### Exercise
In the records below, find the line that contains "upper_shell();" and the line that contains "obj.matrix_world = Matrix.Identity(4)". Set down exactly those lines and every line between them, and nothing more.

* * * * * * *

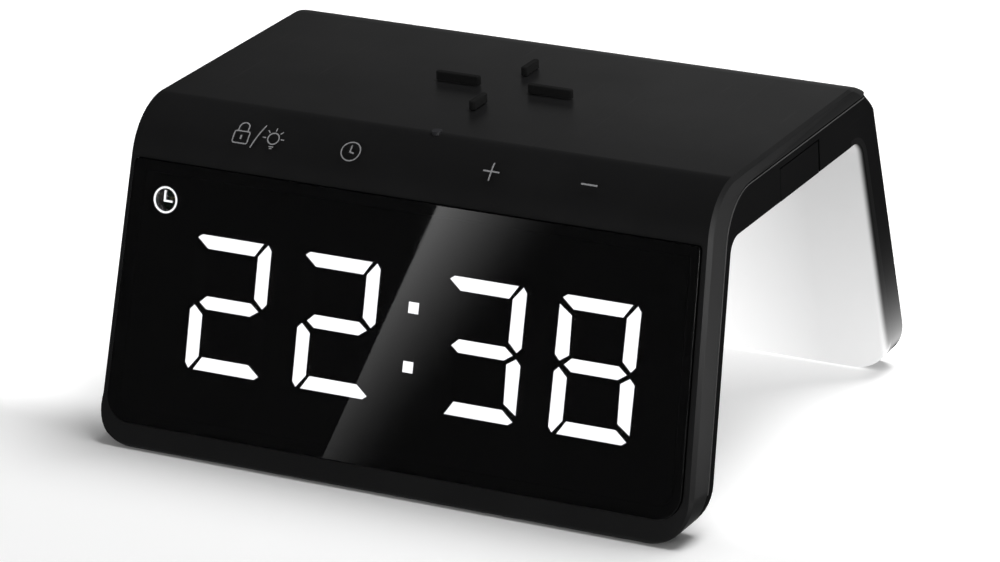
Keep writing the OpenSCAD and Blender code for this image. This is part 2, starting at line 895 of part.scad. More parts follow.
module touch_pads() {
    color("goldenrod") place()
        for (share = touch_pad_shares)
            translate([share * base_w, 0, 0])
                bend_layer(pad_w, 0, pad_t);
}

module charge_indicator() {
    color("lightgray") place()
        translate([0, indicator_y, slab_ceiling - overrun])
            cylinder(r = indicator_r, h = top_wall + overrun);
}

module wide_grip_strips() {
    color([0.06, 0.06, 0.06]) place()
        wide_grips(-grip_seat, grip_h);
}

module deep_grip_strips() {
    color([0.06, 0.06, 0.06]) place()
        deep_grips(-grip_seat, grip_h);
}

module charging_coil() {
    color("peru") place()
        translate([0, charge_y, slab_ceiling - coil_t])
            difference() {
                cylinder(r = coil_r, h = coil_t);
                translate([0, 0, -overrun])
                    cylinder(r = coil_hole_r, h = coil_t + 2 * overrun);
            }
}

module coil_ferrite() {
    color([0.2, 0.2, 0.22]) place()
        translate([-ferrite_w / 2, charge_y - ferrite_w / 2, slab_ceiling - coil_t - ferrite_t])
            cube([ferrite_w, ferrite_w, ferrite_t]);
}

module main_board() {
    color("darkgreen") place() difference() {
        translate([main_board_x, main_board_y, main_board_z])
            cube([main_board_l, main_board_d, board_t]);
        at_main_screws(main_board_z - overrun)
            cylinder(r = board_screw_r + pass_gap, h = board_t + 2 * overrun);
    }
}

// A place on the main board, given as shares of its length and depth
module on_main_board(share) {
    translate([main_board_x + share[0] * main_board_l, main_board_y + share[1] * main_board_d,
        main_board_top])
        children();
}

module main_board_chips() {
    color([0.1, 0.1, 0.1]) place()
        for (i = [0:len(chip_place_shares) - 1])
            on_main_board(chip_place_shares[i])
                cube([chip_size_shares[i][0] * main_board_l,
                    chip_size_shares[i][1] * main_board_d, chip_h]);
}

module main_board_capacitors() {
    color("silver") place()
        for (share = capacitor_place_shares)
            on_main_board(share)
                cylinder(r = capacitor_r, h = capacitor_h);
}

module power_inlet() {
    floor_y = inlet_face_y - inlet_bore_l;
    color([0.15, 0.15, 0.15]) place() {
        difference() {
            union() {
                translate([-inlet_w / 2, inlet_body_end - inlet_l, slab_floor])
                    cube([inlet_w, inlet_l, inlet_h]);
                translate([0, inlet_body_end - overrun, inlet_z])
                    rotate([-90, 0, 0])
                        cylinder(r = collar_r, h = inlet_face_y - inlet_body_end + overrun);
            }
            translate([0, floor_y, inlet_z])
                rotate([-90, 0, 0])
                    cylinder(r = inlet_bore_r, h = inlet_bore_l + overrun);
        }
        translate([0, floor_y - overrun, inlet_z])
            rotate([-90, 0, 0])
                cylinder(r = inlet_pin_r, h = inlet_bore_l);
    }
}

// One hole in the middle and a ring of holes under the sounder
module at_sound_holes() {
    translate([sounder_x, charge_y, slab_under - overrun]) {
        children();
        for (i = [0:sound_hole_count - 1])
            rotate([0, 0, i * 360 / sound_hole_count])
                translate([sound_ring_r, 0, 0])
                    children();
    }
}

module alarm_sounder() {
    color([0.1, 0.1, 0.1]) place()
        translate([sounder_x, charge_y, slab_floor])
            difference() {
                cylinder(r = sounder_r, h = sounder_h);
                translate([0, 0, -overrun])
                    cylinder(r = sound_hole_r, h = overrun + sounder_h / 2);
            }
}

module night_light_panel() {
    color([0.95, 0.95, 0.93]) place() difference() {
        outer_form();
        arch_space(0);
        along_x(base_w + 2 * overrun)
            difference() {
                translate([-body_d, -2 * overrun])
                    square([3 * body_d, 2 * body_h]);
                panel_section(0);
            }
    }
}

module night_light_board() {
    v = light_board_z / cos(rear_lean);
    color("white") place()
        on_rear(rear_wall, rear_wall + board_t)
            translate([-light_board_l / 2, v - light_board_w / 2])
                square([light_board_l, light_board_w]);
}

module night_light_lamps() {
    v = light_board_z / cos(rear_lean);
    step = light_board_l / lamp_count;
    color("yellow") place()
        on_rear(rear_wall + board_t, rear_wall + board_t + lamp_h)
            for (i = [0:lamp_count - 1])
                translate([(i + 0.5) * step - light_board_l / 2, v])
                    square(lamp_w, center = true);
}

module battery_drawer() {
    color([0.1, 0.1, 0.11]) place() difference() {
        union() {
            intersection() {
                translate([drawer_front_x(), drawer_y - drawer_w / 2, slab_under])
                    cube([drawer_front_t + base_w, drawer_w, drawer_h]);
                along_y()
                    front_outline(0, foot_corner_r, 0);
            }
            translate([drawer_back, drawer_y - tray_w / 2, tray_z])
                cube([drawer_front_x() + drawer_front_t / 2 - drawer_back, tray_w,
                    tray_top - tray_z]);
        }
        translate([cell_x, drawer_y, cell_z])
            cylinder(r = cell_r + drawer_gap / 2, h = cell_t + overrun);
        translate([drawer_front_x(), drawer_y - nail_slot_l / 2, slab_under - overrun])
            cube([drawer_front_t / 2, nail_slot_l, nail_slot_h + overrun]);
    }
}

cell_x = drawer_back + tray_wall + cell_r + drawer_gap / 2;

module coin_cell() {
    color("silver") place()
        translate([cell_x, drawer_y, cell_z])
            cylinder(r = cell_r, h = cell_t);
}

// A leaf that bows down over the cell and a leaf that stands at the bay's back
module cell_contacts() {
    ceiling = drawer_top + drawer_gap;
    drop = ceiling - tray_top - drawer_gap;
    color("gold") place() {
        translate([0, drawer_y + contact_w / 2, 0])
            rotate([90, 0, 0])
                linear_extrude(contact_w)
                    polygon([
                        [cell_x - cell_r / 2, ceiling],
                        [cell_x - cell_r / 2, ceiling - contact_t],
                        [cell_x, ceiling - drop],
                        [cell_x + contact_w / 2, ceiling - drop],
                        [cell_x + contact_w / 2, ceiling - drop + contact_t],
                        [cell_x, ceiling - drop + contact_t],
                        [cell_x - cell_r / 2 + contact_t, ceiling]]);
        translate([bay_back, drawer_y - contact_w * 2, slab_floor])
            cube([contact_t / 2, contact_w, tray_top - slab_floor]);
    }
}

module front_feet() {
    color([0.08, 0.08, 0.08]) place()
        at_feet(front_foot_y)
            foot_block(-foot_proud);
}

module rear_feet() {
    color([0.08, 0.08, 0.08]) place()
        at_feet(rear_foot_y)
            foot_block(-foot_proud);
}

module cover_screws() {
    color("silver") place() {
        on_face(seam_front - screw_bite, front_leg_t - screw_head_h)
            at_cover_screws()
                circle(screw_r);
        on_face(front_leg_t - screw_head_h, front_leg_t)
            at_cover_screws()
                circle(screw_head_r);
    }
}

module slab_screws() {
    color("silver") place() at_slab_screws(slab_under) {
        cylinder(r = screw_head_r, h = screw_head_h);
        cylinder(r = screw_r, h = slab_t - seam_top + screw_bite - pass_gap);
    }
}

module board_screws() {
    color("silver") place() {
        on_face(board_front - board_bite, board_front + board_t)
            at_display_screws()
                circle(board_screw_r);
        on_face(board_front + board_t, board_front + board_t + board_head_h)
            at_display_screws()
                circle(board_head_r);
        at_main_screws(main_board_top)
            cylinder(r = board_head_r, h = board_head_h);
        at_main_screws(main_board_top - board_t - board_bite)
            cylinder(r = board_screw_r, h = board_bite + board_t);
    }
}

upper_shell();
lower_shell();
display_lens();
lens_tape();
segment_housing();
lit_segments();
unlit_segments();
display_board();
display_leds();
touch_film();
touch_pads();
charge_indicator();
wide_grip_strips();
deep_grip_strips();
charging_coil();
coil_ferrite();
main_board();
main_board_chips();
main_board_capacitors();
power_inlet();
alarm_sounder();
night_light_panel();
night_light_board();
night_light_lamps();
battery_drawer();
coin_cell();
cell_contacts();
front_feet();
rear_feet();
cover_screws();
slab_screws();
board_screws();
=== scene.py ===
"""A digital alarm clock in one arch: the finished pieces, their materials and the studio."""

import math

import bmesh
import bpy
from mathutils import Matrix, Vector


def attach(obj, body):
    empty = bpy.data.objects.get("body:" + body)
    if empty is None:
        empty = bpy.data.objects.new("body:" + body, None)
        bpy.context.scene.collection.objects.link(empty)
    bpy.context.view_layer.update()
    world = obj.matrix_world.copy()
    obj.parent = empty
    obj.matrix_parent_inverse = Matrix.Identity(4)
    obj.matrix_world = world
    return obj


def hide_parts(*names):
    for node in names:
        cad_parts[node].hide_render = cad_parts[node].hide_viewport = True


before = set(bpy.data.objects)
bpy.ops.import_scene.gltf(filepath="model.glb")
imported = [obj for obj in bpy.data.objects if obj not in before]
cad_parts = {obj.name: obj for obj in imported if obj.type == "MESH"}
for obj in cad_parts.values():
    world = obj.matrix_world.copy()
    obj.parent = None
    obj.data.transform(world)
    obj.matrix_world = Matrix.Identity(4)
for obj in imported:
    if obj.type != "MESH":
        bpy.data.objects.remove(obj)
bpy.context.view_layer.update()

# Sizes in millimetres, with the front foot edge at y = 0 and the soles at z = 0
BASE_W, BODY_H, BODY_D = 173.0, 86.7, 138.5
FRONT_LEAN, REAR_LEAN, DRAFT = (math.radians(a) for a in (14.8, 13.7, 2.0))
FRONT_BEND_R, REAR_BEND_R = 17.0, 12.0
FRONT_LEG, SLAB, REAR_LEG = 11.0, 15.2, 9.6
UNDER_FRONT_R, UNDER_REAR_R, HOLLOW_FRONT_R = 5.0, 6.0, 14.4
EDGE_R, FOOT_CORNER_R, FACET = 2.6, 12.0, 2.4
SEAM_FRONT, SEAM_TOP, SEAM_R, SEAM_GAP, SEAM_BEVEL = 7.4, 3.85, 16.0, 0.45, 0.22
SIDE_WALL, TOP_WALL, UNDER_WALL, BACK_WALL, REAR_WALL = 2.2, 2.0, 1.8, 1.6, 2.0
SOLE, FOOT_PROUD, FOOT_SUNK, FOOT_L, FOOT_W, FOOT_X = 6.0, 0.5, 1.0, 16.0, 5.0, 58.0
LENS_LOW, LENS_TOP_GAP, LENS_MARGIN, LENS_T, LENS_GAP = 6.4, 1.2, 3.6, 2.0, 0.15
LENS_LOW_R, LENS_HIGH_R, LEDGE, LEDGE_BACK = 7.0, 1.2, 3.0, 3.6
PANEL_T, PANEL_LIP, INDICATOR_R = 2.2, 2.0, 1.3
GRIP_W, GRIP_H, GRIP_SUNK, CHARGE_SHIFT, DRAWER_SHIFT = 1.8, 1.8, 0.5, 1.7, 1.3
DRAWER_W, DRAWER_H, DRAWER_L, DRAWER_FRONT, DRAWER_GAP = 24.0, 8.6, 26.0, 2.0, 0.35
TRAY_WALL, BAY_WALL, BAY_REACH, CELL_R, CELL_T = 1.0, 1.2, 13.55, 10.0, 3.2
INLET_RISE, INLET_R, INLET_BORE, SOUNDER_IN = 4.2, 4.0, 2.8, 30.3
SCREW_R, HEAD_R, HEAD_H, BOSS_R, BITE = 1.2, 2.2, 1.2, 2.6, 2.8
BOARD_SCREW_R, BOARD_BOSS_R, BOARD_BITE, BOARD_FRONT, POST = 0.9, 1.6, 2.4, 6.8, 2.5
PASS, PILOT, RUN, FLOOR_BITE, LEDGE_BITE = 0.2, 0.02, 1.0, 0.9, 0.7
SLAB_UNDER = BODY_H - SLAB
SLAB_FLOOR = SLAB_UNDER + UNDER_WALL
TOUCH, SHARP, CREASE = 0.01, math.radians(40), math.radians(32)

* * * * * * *

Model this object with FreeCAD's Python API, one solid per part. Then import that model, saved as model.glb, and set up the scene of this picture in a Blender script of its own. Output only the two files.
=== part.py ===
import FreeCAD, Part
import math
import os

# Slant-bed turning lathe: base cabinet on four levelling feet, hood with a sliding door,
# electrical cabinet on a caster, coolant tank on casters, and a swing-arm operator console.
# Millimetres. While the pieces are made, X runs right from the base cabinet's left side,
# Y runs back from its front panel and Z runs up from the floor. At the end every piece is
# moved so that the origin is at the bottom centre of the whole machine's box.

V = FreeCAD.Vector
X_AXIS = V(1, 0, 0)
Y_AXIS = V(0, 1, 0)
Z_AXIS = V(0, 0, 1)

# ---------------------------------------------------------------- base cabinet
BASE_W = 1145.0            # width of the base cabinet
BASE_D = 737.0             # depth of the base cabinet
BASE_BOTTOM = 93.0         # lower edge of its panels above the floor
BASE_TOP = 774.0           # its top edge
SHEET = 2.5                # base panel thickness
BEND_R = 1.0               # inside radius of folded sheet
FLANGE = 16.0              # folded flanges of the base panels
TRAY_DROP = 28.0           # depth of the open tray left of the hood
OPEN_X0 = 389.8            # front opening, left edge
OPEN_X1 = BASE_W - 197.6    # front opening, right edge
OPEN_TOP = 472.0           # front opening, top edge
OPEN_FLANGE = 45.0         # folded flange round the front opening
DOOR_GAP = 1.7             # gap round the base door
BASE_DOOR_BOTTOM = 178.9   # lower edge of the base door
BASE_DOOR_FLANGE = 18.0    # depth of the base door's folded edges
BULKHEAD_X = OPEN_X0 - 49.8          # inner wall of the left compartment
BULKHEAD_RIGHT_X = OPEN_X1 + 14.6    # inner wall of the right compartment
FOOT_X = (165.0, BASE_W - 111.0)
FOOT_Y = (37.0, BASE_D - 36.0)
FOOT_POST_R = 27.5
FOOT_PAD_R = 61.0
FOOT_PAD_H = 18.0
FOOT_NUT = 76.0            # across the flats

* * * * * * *

### Output below
upper_shell();
lower_shell();
display_lens();
lens_tape();
segment_housing();
lit_segments();
unlit_segments();
display_board();
display_leds();
touch_film();
touch_pads();
charge_indicator();
wide_grip_strips();
deep_grip_strips();
charging_coil();
coil_ferrite();
main_board();
main_board_chips();
main_board_capacitors();
power_inlet();
alarm_sounder();
night_light_panel();
night_light_board();
night_light_lamps();
battery_drawer();
coin_cell();
cell_contacts();
front_feet();
rear_feet();
cover_screws();
slab_screws();
board_screws();
=== scene.py ===
"""A digital alarm clock in one arch: the finished pieces, their materials and the studio."""

import math

import bmesh
import bpy
from mathutils import Matrix, Vector


def attach(obj, body):
    empty = bpy.data.objects.get("body:" + body)
    if empty is None:
        empty = bpy.data.objects.new("body:" + body, None)
        bpy.context.scene.collection.objects.link(empty)
    bpy.context.view_layer.update()
    world = obj.matrix_world.copy()
    obj.parent = empty
    obj.matrix_parent_inverse = Matrix.Identity(4)
    obj.matrix_world = world
    return obj


def hide_parts(*names):
    for node in names:
        cad_parts[node].hide_render = cad_parts[node].hide_viewport = True


before = set(bpy.data.objects)
bpy.ops.import_scene.gltf(filepath="model.glb")
imported = [obj for obj in bpy.data.objects if obj not in before]
cad_parts = {obj.name: obj for obj in imported if obj.type == "MESH"}
for obj in cad_parts.values():
    world = obj.matrix_world.copy()
    obj.parent = None
    obj.data.transform(world)
    obj.matrix_world = Matrix.Identity(4)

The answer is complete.